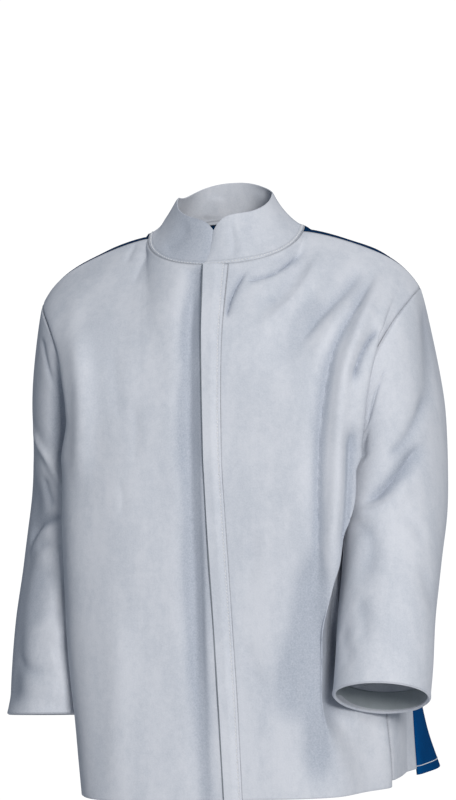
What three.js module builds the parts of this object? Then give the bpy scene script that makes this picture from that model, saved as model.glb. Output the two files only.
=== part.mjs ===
// Leather welding jacket, worn: split leather fronts, sides, sleeves and stand collar, cotton back.
// Millimetres. +Z is up, the front faces -Y and the wearer's left is +X.
// The origin is the middle of the neck opening, level with the sides of the collar seam.

import * as THREE from "three";

// Walls and clearances
const LEATHER = 1.4;
const COTTON = 1.0;
const SEAM_GAP = 0.3;
const EDGE_CLEARANCE = 0.9;
const ARMHOLE_CLEARANCE = 1.0;
const ARMPIT_CLEARANCE = 4.8;
const ARM_CLEARANCE = 7;

// Body
const BODY_LENGTH = 700;
const ARMPIT_DROP = 290;
const CHEST_HALF_WIDTH = 209;
const FRONT_DEPTH = 146;
const BACK_DEPTH = 140;
const FRONT_SEAM_ANGLE = 71;
const BACK_SEAM_ANGLE = 107;
const BACK_SEAM_HEM_ANGLE = 97;
const SIDE_HEM_STEP = 8;

// Neck and shoulders
const NECK_HALF_WIDTH = 101;
const NECK_FRONT_DEPTH = 78;
const NECK_BACK_DEPTH = 76;
const NECK_FRONT_DROP = 47;
const NECK_BACK_RISE = 14;
const NECK_SQUARENESS = 2.3;
const SHOULDER_HALF_WIDTH = 244;
const SHOULDER_DROP = 84;
const SHOULDER_FORWARD = 9;

// Collar
const COLLAR_TOP_HALF_WIDTH = 60;
const COLLAR_TOP_FRONT_DEPTH = 56;
const COLLAR_TOP_BACK_DEPTH = 62;
const COLLAR_OVER_HEIGHT = 62;
const COLLAR_UNDER_HEIGHT = 57;
const COLLAR_SIDE_HEIGHT = 43;
const COLLAR_BACK_HEIGHT = 50;
const COLLAR_LENGTH = 520;
const COLLAR_CORNER = 38;
const COLLAR_OVER_END = 16;
const COLLAR_UNDER_END = 12;
const COLLAR_LAP_START = 0.08;
const COLLAR_LAP_SPREAD = 0.12;

// Front closure
const PLACKET_WIDTH = 34;
const PLACKET_LAP = 12;
const RIGHT_FRONT_LAP = 2;
const PLACKET_DROP = 6;
const FACING_WIDTH = 16;
const FACING_SHOW = 1.6;
const FACING_DROP = 3;
const STRIP_WIDTH = 10;
const STRIP_INSET = 3;
const STRIP_HEM_LIFT = 20;
const STRIP_THICKNESS = 1.2;
const STRIP_TOP = 0.93;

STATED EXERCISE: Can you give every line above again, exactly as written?

OUTPUT:
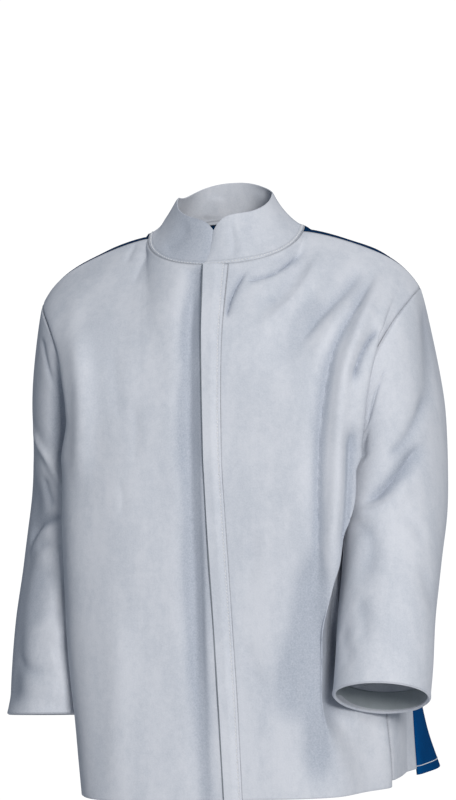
What three.js module builds the parts of this object? Then give the bpy scene script that makes this picture from that model, saved as model.glb. Output the two files only.
=== part.mjs ===
// Leather welding jacket, worn: split leather fronts, sides, sleeves and stand collar, cotton back.
// Millimetres. +Z is up, the front faces -Y and the wearer's left is +X.
// The origin is the middle of the neck opening, level with the sides of the collar seam.

import * as THREE from "three";

// Walls and clearances
const LEATHER = 1.4;
const COTTON = 1.0;
const SEAM_GAP = 0.3;
const EDGE_CLEARANCE = 0.9;
const ARMHOLE_CLEARANCE = 1.0;
const ARMPIT_CLEARANCE = 4.8;
const ARM_CLEARANCE = 7;

// Body
const BODY_LENGTH = 700;
const ARMPIT_DROP = 290;
const CHEST_HALF_WIDTH = 209;
const FRONT_DEPTH = 146;
const BACK_DEPTH = 140;
const FRONT_SEAM_ANGLE = 71;
const BACK_SEAM_ANGLE = 107;
const BACK_SEAM_HEM_ANGLE = 97;
const SIDE_HEM_STEP = 8;

// Neck and shoulders
const NECK_HALF_WIDTH = 101;
const NECK_FRONT_DEPTH = 78;
const NECK_BACK_DEPTH = 76;
const NECK_FRONT_DROP = 47;
const NECK_BACK_RISE = 14;
const NECK_SQUARENESS = 2.3;
const SHOULDER_HALF_WIDTH = 244;
const SHOULDER_DROP = 84;
const SHOULDER_FORWARD = 9;

// Collar
const COLLAR_TOP_HALF_WIDTH = 60;
const COLLAR_TOP_FRONT_DEPTH = 56;
const COLLAR_TOP_BACK_DEPTH = 62;
const COLLAR_OVER_HEIGHT = 62;
const COLLAR_UNDER_HEIGHT = 57;
const COLLAR_SIDE_HEIGHT = 43;
const COLLAR_BACK_HEIGHT = 50;
const COLLAR_LENGTH = 520;
const COLLAR_CORNER = 38;
const COLLAR_OVER_END = 16;
const COLLAR_UNDER_END = 12;
const COLLAR_LAP_START = 0.08;
const COLLAR_LAP_SPREAD = 0.12;

// Front closure
const PLACKET_WIDTH = 34;
const PLACKET_LAP = 12;
const RIGHT_FRONT_LAP = 2;
const PLACKET_DROP = 6;
const FACING_WIDTH = 16;
const FACING_SHOW = 1.6;
const FACING_DROP = 3;
const STRIP_WIDTH = 10;
const STRIP_INSET = 3;
const STRIP_HEM_LIFT = 20;
const STRIP_THICKNESS = 1.2;
const STRIP_TOP = 0.93;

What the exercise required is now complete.